On stock markets, why you should forget Karnataka result and instead eye 2019
Don’t be too worried if D-Street on Monday witnesses a knee-jerk reaction because of the drama that unfolded around the Karnataka government formation last weekend. However, if history is anything to go by, Indian stock market will do well 12 months prior to the 2019 Lok Sabha election result, the mother of all political battle
Don’t be too worried if D-Street on Monday witnesses a knee-jerk reaction because of the drama that unfolded around the Karnataka government formation last weekend. However, if history is anything to go by, Indian stock market will do well 12 months prior to the 2019 Lok Sabha election result, the mother of all political battle. Contradicting recent worries about election uncertainties, over the past two decades and over five political regime changes, Indian markets have actually done well in the run-up to hustings, shows data.
The run-up to election means 12 months prior to one day before when results were declared. In three of the past five elections, the Indian market generated positive absolute returns and in four out of five election periods, it outperformed the emerging markets. For instance, the Sensex gained 18.2% or 3,692 points in the one year ahead of 2014 Lok Sabha poll result.

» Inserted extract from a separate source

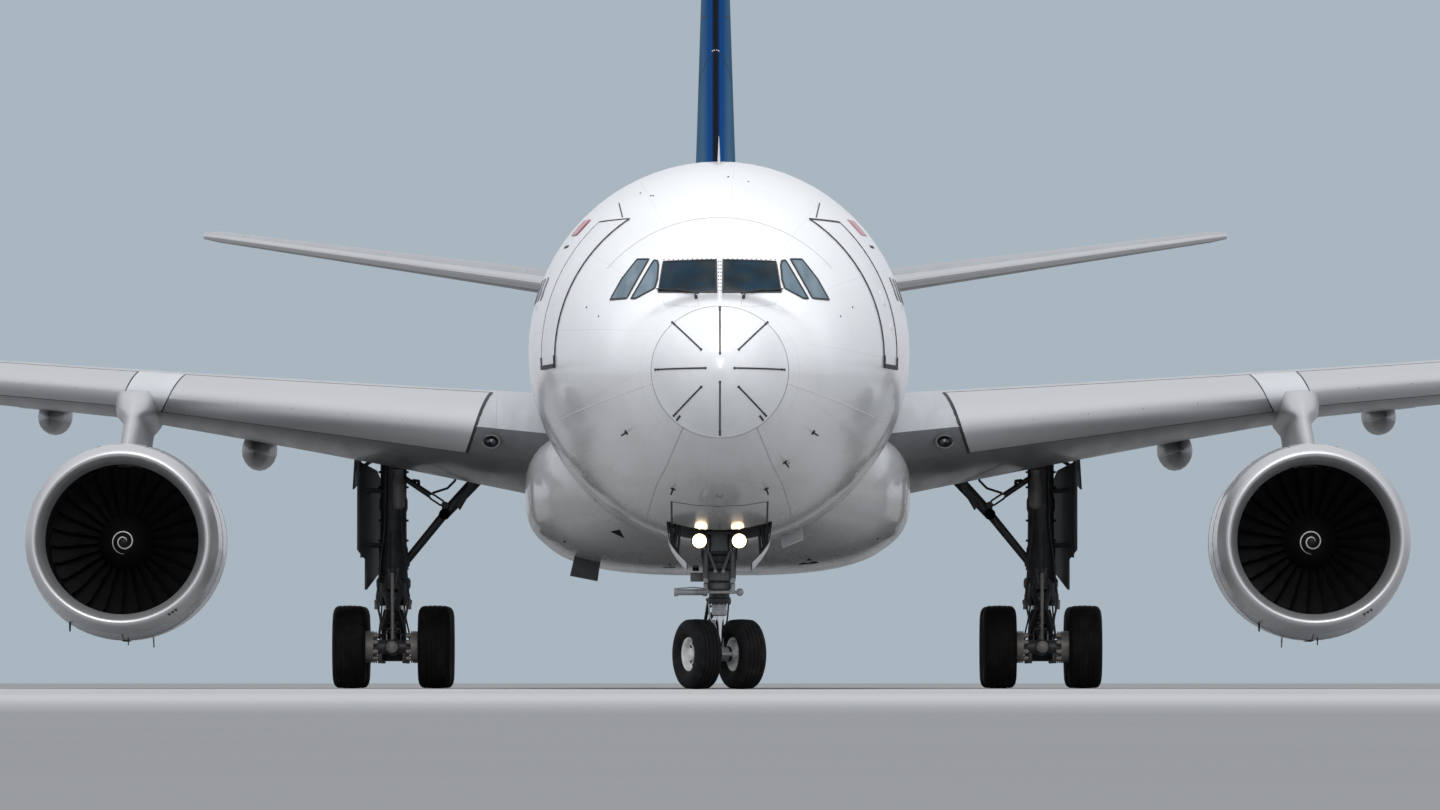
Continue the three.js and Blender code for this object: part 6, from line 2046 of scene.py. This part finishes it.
class AIRLINER_OT_main_gear(bpy.types.Operator):
    """Main legs with their stays, torque links, doors, bogies, brakes and wheels"""

    bl_idname = "airliner.main_gear"
    bl_label = "Main gear"

    def execute(self, context):
        make_main_leg()
        make_side_stay()
        make_bogie()
        make_leg_door()
        axle_z = MAIN_WHEEL[0]
        for end, station in (("front", MAIN_STATION - BOGIE_REACH), ("rear", MAIN_STATION + BOGIE_REACH)):
            tyres, rims = bmesh.new(), bmesh.new()
            for side in (1, -1):
                centre = full(MAIN_X + side * MAIN_SPREAD, station, axle_z)
                tyre(tyres, centre, MAIN_WHEEL)
                rim(rims, centre, MAIN_WHEEL, side)
            rod(rims, full(MAIN_X - 0.7, station, axle_z), full(MAIN_X + 0.7, station, axle_z), 0.08)
            body = "main_wheels_" + end + "_{}"
            pair(tyres, "main_tyres_" + end, FINISHES["rubber"], body,
                 ["main_tyre_" + end + "_outer_{}", "main_tyre_" + end + "_inner_{}"], "tyre", 50)
            pair(rims, "main_rims_" + end, [FINISHES["rim"], FINISHES["seal"]], body, [body], "wheel_paint")
        return {"FINISHED"}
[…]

Similarly, India’s equity benchmark index rose 2,415 points or 82% a year before 2004 poll outcome. In the one year before 1999 election result, the Sensex had gained over 1,700 points or 60%. Markets, however, fell 30% or 5,180 points in the one year ahead of 2009 election results, a period marked by financial crisis triggered by the sub-prime loans in the US. The Sensex was marginally down in the run-up to 1998 election outcome. Of course, these run-in performances are not entirely domestically driven. Experts say there clearly is a global and emerging markets (EM) element to it.

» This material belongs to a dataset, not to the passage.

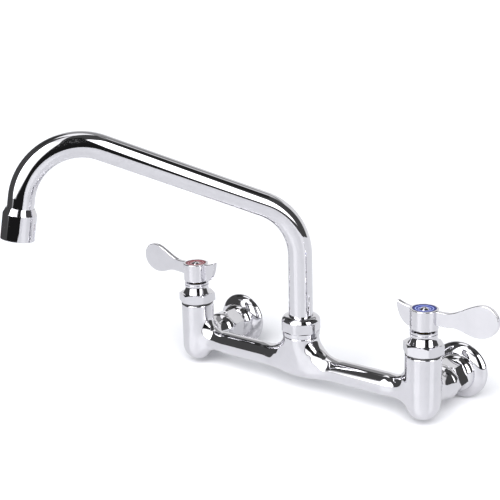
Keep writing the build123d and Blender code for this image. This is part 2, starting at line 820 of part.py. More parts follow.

That said, relative to EM and adjusting for currency, India has still done well leading to elections. Going into 2019 polls, it is, however, important to know where India stands as a market and as an economy. This is because each cycle has been different — on macro and micro — and, as cliched as it may sound, this time it’s no different! “India is entering the 2019 cycle with one of the strongest set of macro data (albeit, deteriorating), and is substantially better positioned from a top-down perspective,” said Aditya Narain, head of research, Edelweiss Securities. Macros may be good, but there are other considerations too.
“Will the current NDA continue to remain the base case? Yes. Will it be the market’s preferred case? Most definitely, yes; in part on performance, but also on lack of a clear alternative or a well espoused economic agenda from the still splintered opposition parties,” Narain added. If markets go up in the run-up to Lok Sabha polls, some experts believe that buying in spending-linked stocks could be a good bet. “Volatility is likely to remain with negative global cues and FII selling but this volatility should be used to add stocks expecting large earnings recovery and likely to benefit from government spending, rural spending and consumption revival,” says Teena Virmani, vice president - research, Kotak Securities.
From a calendar year perspective too, pre-election years have shown good stock market performance. During 1983 to 2013, the Sensex generated negative returns (i.e. 1995, 1998 and 2008) in only three out of total nine occasions. During 1995 and 1998, the Sensex suffered due to an unstable political scenario. In 2008, the markets were negatively impacted due to the wealth-destroying global financial crisis. Immediately going into Monday, however, the domestic market trend seems weak, as per Nifty technical analysis.
“The current price action on the weekly chart has formed a bearish engulfing pattern. Hence, the low of a bearish engulfing pattern (10589) holds significance. Broadly, we are of the opinion that for current week 10865 remains strong resistance. Further, on the lower side if Nifty breaks 10589 the bearish implication of the engulfing pattern would get activated and in such scenario, Nifty may test 10427 - 10328 - 10213 levels. Hence one needs to adopt cautious approach at the current level,” says Anita Gandhi, whole time director, Arihant Capital Markets.